● Your instructions:
Reproduce each line of the listing exactly.
##### Provided material #####
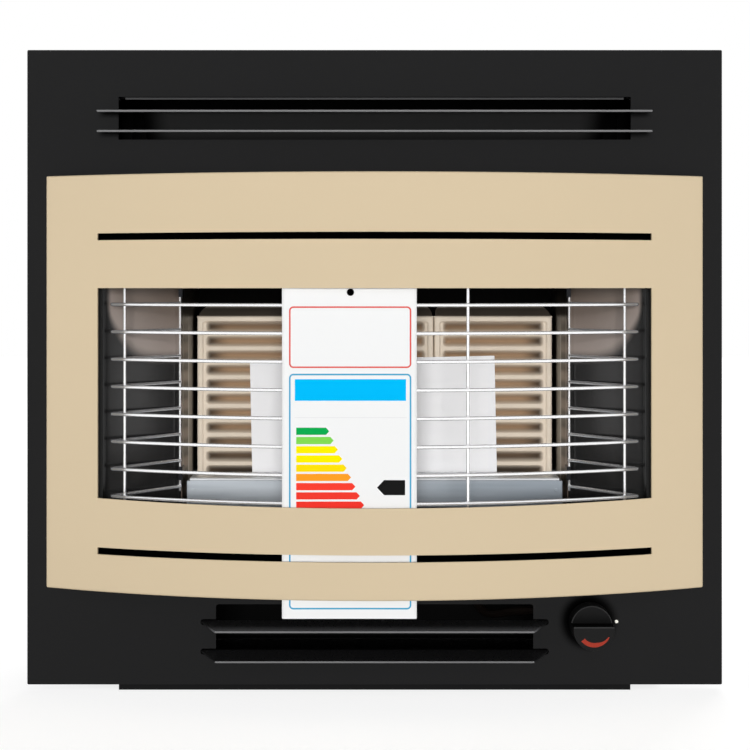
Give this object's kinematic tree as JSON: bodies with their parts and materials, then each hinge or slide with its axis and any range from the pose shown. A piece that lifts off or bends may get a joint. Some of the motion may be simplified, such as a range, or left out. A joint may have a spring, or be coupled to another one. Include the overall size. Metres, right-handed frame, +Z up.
{
  "type": "gas fire",
  "caption": "Radiant gas fire: black surround plate, bowed front panel with a wire guard over ceramic radiants, louvred warm air case, burner, flue spigot and a push-and-turn knob.",
  "frame": {"origin": "middle of the footprint, on the surface that the plinth stands on", "axes": "+Z up, -Y towards the room (the front of the fire), +X to the right as seen from the room"},
  "size_m": [0.6, 0.273, 0.553],
  "materials": {
    "satin_black": "satin black stove enamel",
    "champagne": "satin champagne paint",
    "chrome_wire": "bright plated wire",
    "polished_steel": "polished sheet",
    "zinc_steel": "zinc plated sheet",
    "fired_clay": "matt fired clay",
    "black_plastic": "moulded satin black",
    "brass_alloy": "machined",
    "copper_pipe": "drawn copper tube",
    "white_card": "coated white card",
    "grey_paper": "plastic envelope round paper booklets",
    "white_paint": "white enamel",
    "white_ceramic": "glazed insulator"
  },
  "bodies": {
    "casing": {"surround_plate": "satin_black", "case_left_panel": "satin_black", "case_right_panel": "satin_black", "plinth_tray": "satin_black", "case_floor": "satin_black", "case_roof": "satin_black", "case_back_panel": "satin_black", "outlet_hood": "satin_black", "outlet_louvre_lower": "satin_black", "outlet_louvre_upper": "satin_black", "intake_louvre_lower": "satin_black", "intake_louvre_upper": "satin_black", "firebox_floor": "satin_black", "firebox_canopy": "satin_black", "firebox_back": "satin_black", "radiant_baffle": "satin_black", "dress_guard": "chrome_wire", "reflector_left": "polished_steel", "reflector_right": "polished_steel", "cheek_left": "polished_steel", "cheek_right": "polished_steel", "guard_clip_left_lower": "polished_steel", "guard_clip_left_upper": "polished_steel", "guard_clip_right_lower": "polished_steel", "guard_clip_right_upper": "polished_steel", "thermocouple": "polished_steel", "wall_flange_left": "zinc_steel", "wall_flange_right": "zinc_steel", "panel_hook_left_lower": "zinc_steel", "panel_hook_left_upper": "zinc_steel", "panel_hook_right_lower": "zinc_steel", "panel_hook_right_upper": "zinc_steel", "radiant_rail": "zinc_steel", "burner_bar": "zinc_steel", "venturi_tube": "zinc_steel", "burner_shield": "zinc_steel", "valve_bracket": "zinc_steel", "pilot_bracket": "zinc_steel", "flue_spigot": "zinc_steel", "radiant_left": "fired_clay", "radiant_centre": "fired_clay", "radiant_right": "fired_clay", "gas_injector": "brass_alloy", "gas_valve_body": "brass_alloy", "inlet_coupling": "brass_alloy", "pilot_burner": "brass_alloy", "supply_pipe": "copper_pipe", "feed_pipe": "copper_pipe", "thermocouple_lead": "copper_pipe", "swing_tag": "white_card", "envelope": "grey_paper", "index_dot": "white_paint", "spark_electrode": "white_ceramic"},
    "front_panel": {"front_panel": "champagne", "panel_rail_left": "zinc_steel", "panel_rail_right": "zinc_steel"},
    "valve_plug": {"valve_plug": "brass_alloy"},
    "control": {"control_knob": "black_plastic", "knob_spindle": "brass_alloy", "return_spring": "polished_steel"}
  },
  "joints": [
    {"name": "panel_lift", "type": "slide", "parent": "casing", "child": "front_panel", "axis": [0, 0, 1], "range_m": [0, 0.01]},
    {"name": "knob_turn", "type": "hinge", "parent": "casing", "child": "valve_plug", "pos_m": [0.1846, -0.0675, 0.0595], "axis": [0, -1, 0], "range_deg": [0, 150]},
    {"name": "knob_push", "type": "slide", "parent": "valve_plug", "child": "control", "axis": [0, 1, 0], "range_m": [0, 0.004], "stiffness_N_per_m": 500, "deforming": ["return_spring"]}
  ]
}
#####
● Full response:
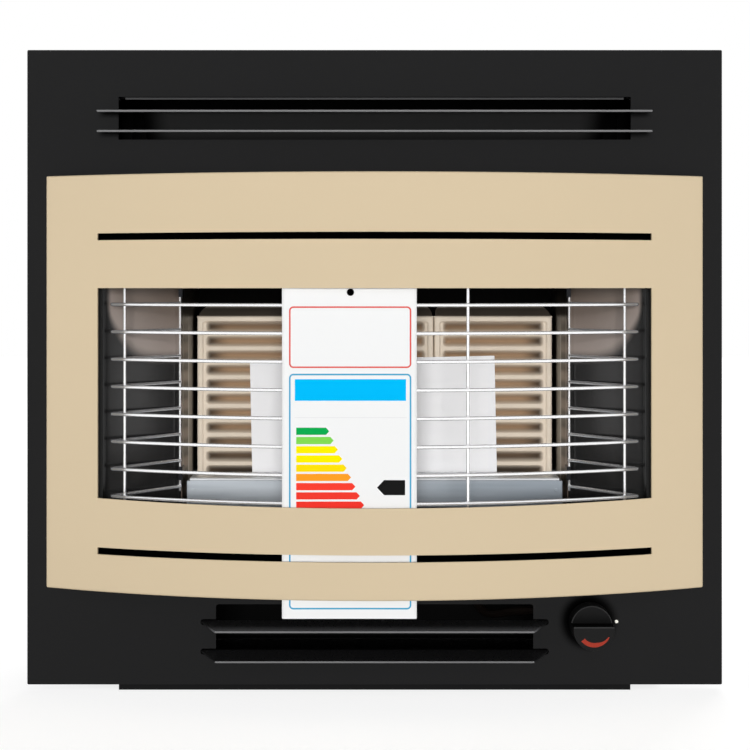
Give this object's kinematic tree as JSON: bodies with their parts and materials, then each hinge or slide with its axis and any range from the pose shown. A piece that lifts off or bends may get a joint. Some of the motion may be simplified, such as a range, or left out. A joint may have a spring, or be coupled to another one. Include the overall size. Metres, right-handed frame, +Z up.
{
  "type": "gas fire",
  "caption": "Radiant gas fire: black surround plate, bowed front panel with a wire guard over ceramic radiants, louvred warm air case, burner, flue spigot and a push-and-turn knob.",
  "frame": {"origin": "middle of the footprint, on the surface that the plinth stands on", "axes": "+Z up, -Y towards the room (the front of the fire), +X to the right as seen from the room"},
  "size_m": [0.6, 0.273, 0.553],
  "materials": {
    "satin_black": "satin black stove enamel",
    "champagne": "satin champagne paint",
    "chrome_wire": "bright plated wire",
    "polished_steel": "polished sheet",
    "zinc_steel": "zinc plated sheet",
    "fired_clay": "matt fired clay",
    "black_plastic": "moulded satin black",
    "brass_alloy": "machined",
    "copper_pipe": "drawn copper tube",
    "white_card": "coated white card",
    "grey_paper": "plastic envelope round paper booklets",
    "white_paint": "white enamel",
    "white_ceramic": "glazed insulator"
  },
  "bodies": {
    "casing": {"surround_plate": "satin_black", "case_left_panel": "satin_black", "case_right_panel": "satin_black", "plinth_tray": "satin_black", "case_floor": "satin_black", "case_roof": "satin_black", "case_back_panel": "satin_black", "outlet_hood": "satin_black", "outlet_louvre_lower": "satin_black", "outlet_louvre_upper": "satin_black", "intake_louvre_lower": "satin_black", "intake_louvre_upper": "satin_black", "firebox_floor": "satin_black", "firebox_canopy": "satin_black", "firebox_back": "satin_black", "radiant_baffle": "satin_black", "dress_guard": "chrome_wire", "reflector_left": "polished_steel", "reflector_right": "polished_steel", "cheek_left": "polished_steel", "cheek_right": "polished_steel", "guard_clip_left_lower": "polished_steel", "guard_clip_left_upper": "polished_steel", "guard_clip_right_lower": "polished_steel", "guard_clip_right_upper": "polished_steel", "thermocouple": "polished_steel", "wall_flange_left": "zinc_steel", "wall_flange_right": "zinc_steel", "panel_hook_left_lower": "zinc_steel", "panel_hook_left_upper": "zinc_steel", "panel_hook_right_lower": "zinc_steel", "panel_hook_right_upper": "zinc_steel", "radiant_rail": "zinc_steel", "burner_bar": "zinc_steel", "venturi_tube": "zinc_steel", "burner_shield": "zinc_steel", "valve_bracket": "zinc_steel", "pilot_bracket": "zinc_steel", "flue_spigot": "zinc_steel", "radiant_left": "fired_clay", "radiant_centre": "fired_clay", "radiant_right": "fired_clay", "gas_injector": "brass_alloy", "gas_valve_body": "brass_alloy", "inlet_coupling": "brass_alloy", "pilot_burner": "brass_alloy", "supply_pipe": "copper_pipe", "feed_pipe": "copper_pipe", "thermocouple_lead": "copper_pipe", "swing_tag": "white_card", "envelope": "grey_paper", "index_dot": "white_paint", "spark_electrode": "white_ceramic"},
    "front_panel": {"front_panel": "champagne", "panel_rail_left": "zinc_steel", "panel_rail_right": "zinc_steel"},
    "valve_plug": {"valve_plug": "brass_alloy"},
    "control": {"control_knob": "black_plastic", "knob_spindle": "brass_alloy", "return_spring": "polished_steel"}
  },
  "joints": [
    {"name": "panel_lift", "type": "slide", "parent": "casing", "child": "front_panel", "axis": [0, 0, 1], "range_m": [0, 0.01]},
    {"name": "knob_turn", "type": "hinge", "parent": "casing", "child": "valve_plug", "pos_m": [0.1846, -0.0675, 0.0595], "axis": [0, -1, 0], "range_deg": [0, 150]},
    {"name": "knob_push", "type": "slide", "parent": "valve_plug", "child": "control", "axis": [0, 1, 0], "range_m": [0, 0.004], "stiffness_N_per_m": 500, "deforming": ["return_spring"]}
  ]
}